Nawet kiedy miejsc parkingowych nie brakuje, niektórzy wybierają takie parkowania, które nie tylko przeszkadzają, ale wręcz zagrażają bezpieczeństwu.
Pod Biedronką tradycyjnie...
Pierwsza lokalizacja? Parking przy Biedronce na Stawiskach. Tradycyjnie spotykamy tam kierowców, którzy parkują na jezdni. To powoduje, że dwukierunkowa trasa staje się nagle zbyt wąska dla dwóch aut. Wyjazd z parkingu staje się trudniejszy, widoczność spada. Wygoda parkowania na jezdni także kosztuje: to kradzież czasu innych ludzi, którzy nie widząc wolnego miejsca chcieliby szybko opuścić to miejsce. Niestety, nie mogą.
Zablokowanie miejsca parkingowego dla osób niepełnosprawnych jest czymś tak oczywistym, że nawet nie zwracamy na to uwagi: najważniejsze, że nikt nie parkuje na tym miejscu w nieuprawniony sposób, prawda?

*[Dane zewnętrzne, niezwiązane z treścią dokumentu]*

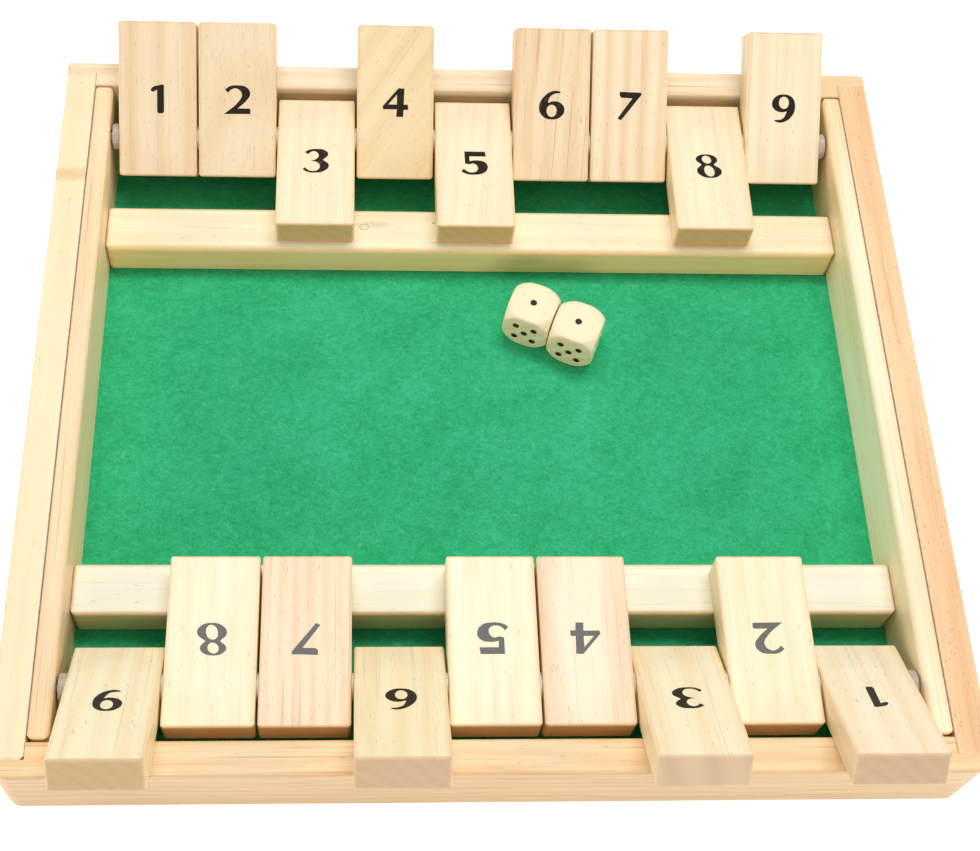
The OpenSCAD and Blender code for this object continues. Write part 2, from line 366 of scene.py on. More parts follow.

1. Wykorzystać całą długość jezdni... i skrzyżowanie
O mistrzu parkowania napotkanym w okolicy osiedla Pod Lodownią jedna z naszych Czytelniczek pisze następująco:
Tak zaparkował samochód jakiś „myślący” kierowca. Jest to zjazd z ul. Orzeszkowej na osiedle Pod Lodownią. Wyjeżdżający z osiedla nie widzą nic z prawej strony.
2. Na żyletki
Parkowanie „na żyletki” jest problemem innego typu. Samochody są wprawdzie zaparkowane na właściwych miejscach ale pokazują pewien brak szacunku dla innych użytkowników dróg. Jedna z Czytelniczek opisała sytuację, która spotkała ją niedawno na jednym z parkingów:
Tak parkuje się na gorlickim parkingu przy rondzie ... na trzeciego i idziemy na zakupy... czekam 40 min (do pracy nie mam jak dojechać), aż pan łaskawie wróci i jeszcze ma pretensje że się mu uwagę zwraca... Z łaską przestawia swój samochód na wolne miejsce, których było pełno wolnych.
3. To jest droga jednokierunkowa
To miejsce także zasługuje na uwagę: przejazd wzdłuż ogrodzenia sklepu ogrodniczego łączący ul. 11 listopada i ul. Janusza Korczaka. Prosta trasa odciąża w praktyce niewygodne skrzyżowanie główne. To droga jednokierunkowa: możemy na nią wjechać tylko od strony 11 listopada. Takie ułatwienie często jest jednak niemożliwe. Pierwszym problemem są kierowcy wjeżdżający tak, jakby to była trasa dwukierunkowa: skracają sobie drogę jadąc mimo zakazu od strony ul. Korczaka.
Takie parkowanie, jak pokazane poniżej powoduje, że problem przejazdu zostaje rozwiązany. Przejechać się da w ogóle ale jest to w pełni uzależnione od gabarytów pojazdu.
Dziś wtorek, więc podobnych parkingowych perełek będzie z pewnością więcej.